Suggesting one line of attack, the task force proposes the establishment of a "network of bilateral free trade agreements" with China, south Korea, Taiwan, Hong Kong, and other countries belonging to the Association of Southeast Asian Nations. Such a trade pact has been reached with Singapore and negotiations are taking place with the governments in the Philippines, Thailand, and south Korea.
Reporting on the Task Force’s findings, the Financial Times noted that the last time Tokyo tried to forge such a "borderless economic sphere" was 60 years ago in World War II, when the Japanese armed forces conquered much of Southeast Asia before confronting both local uprisings and the rival U.S. colossus.
The task force report urges the Japanese government to reduce its reliance on oil from the Middle East, from where it gets more than three-quarters of its petroleum needs--and turn its attention to reserves in Russia, the Caspian Sea, and Africa.
The document also reaffirms Tokyo’s long-term hostility toward the north Korean workers state, declaring that Tokyo’s objective is to "change the nature of [north Korea’s] political and economic systems."

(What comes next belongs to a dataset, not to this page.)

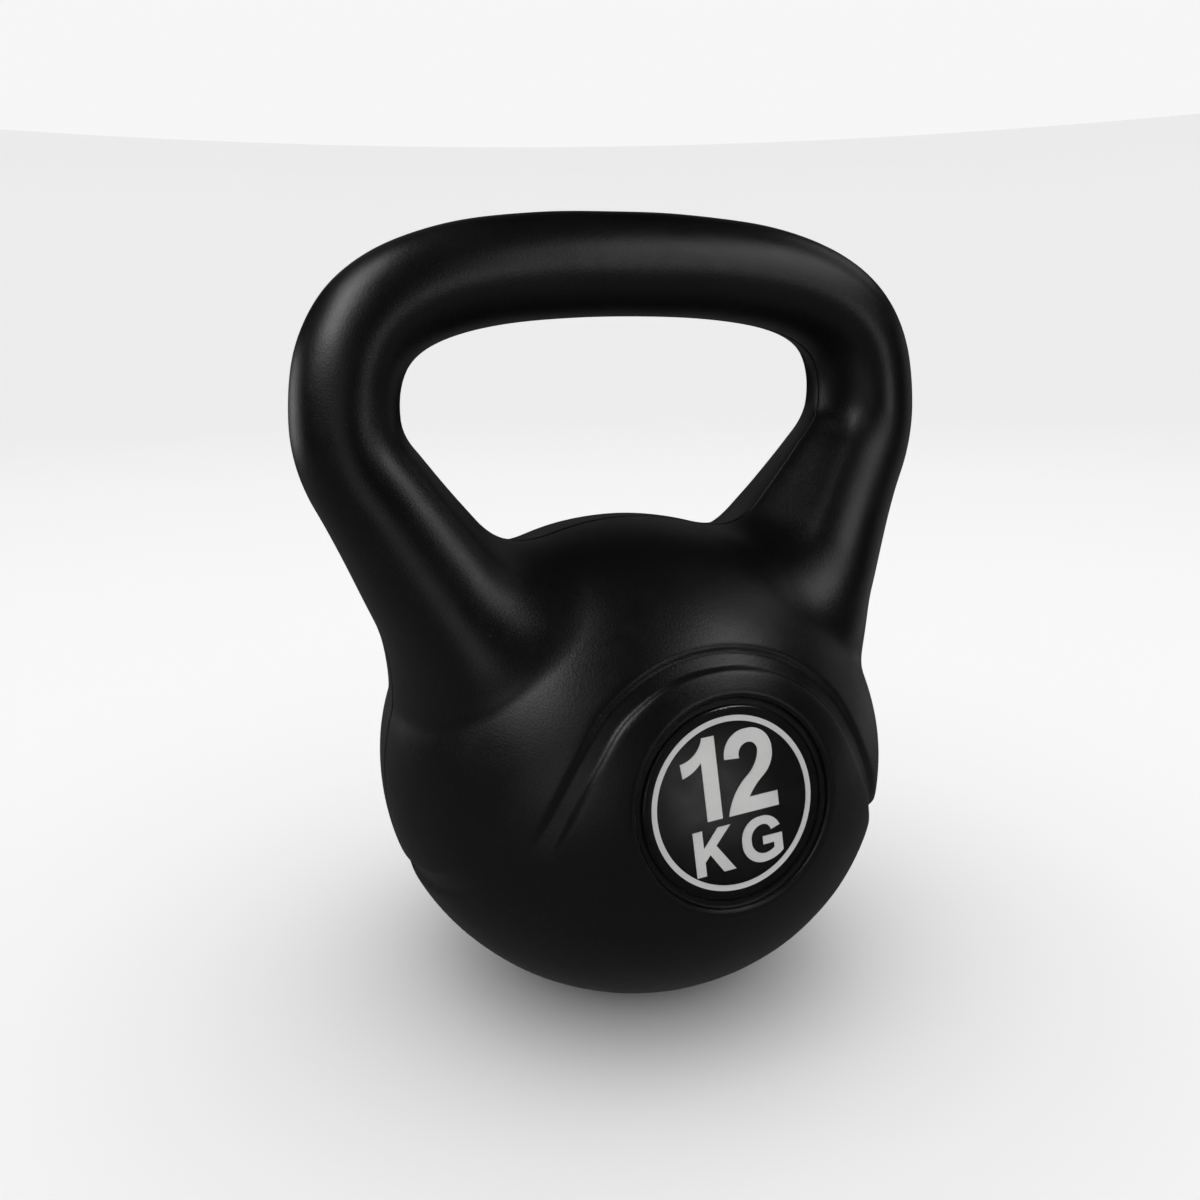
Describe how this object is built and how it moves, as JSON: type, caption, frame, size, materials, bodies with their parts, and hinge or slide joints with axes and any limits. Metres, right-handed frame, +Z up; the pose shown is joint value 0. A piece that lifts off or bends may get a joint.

The revolution that produced the north Korean workers state was born as a struggle against Japan’s decades-long colonial rule. There will be "no normalization of relations between Japan and North Korea," the task force report declares, until the north Korean government "resolves the many problems...of nuclear weapons and missiles." Tokyo has sided with Washington in the tearing up of contracts to supply fuel oil and food aid to the north.
With the imperialist stance of hostility toward Pyongyang--falsely accused of having aggressive designs on both Japan and south Korea--some voices have gone so far as to advocate the development of nuclear weapons. "The times have changed to the point that even revising the constitution is being talked about," said Chief Cabinet Secretary Yasuo Fukuda last May. "Depending upon the world situation, circumstances...could require Japan to possess nuclear weapons."
In response to those remarks, the north Korean government’s official news agency said Tokyo "should discard its nuclear ambition" and remember "the lessons of history drawn from the nuclear disaster suffered by it in the past."
The task force also refers to the 13 Japanese citizens who were taken by north Korean government agents in the 1970s and 1980s. Japanese government officials have whipped up a campaign around the abductions to justify maintaining the cutoff of food aid in 2000 to north Korea.
"It is difficult to send food aid to North Korea now when there is strong public feeling or even hatred towards north Korea," said Hideshi Takesada, an official at Japan’s National Institute for Defense Studies. Like Washington, Tokyo seeks to exploit the chronic food shortages in the country, which has suffered from years of crop failures and harsh weather conditions.
Chipping away at restraints
The approach laid out in broad terms by the task force fits with the policy course of recent Japanese governments. Over the past decade capitalist politicians have been chipping away at restrictions on the use of armed forces abroad. These restraints are embodied in the constitution imposed by Washington during its military occupation of the country following Japan’s surrender in 1945. Such restrictions include a ban on the use of troops abroad.
The rulers have been partly motivated by the experience of the Gulf War, in which they forked over to Washington more than $13 billion toward the cost of the U.S.-led and organized invasion.
Like the other imperialist powers, Tokyo has used the so-called war on terror as a propaganda basis to begin to step up its intervention abroad. In December the Navy sent the Aegis-equipped guided missile destroyer Kirishima to the Indian Ocean. At Washington’s urging, Tokyo had already stationed destroyers, a minesweeper, and supply ships in the region, in step with the U.S. assault on Afghanistan in November 2001.
Earlier smaller-scale military forays abroad have frequently been organized as part of United Nations missions. Nearly 700 troops were sent to East Timor last year. "Non-combat" soldiers have been dispatched to Cambodia, Mozambique, Rwanda, Indonesia, and the Golan Heights.
"The dispatch of noncombatant troops to the ISAF (International Security Force) in Afghanistan" is a more recent example cited approvingly by the task force.
Japan has one of the world’s largest standing armies with some 250,000 troops and a yearly military budget of $45 billion--the highest among imperialist countries after the United States. Its naval lineup includes 54 destroyers, 16 submarines, 29 auxiliary ships, 8 landing vessels, and 3 patrol combat aircraft.
The Japanese government’s discussion on foreign policy comes as an economic crisis continues to pummel the country. Last year corporate bankruptcies reached their second highest level in 60 years. The banking crisis still choking the economy was registered by the January 21 announcement of Mizuho Holdings, one of the world’s largest banks by assets, that it expects to lose $16.5 billion for the fiscal year ending March 31. This was reported to be the worst result in Japanese corporate history.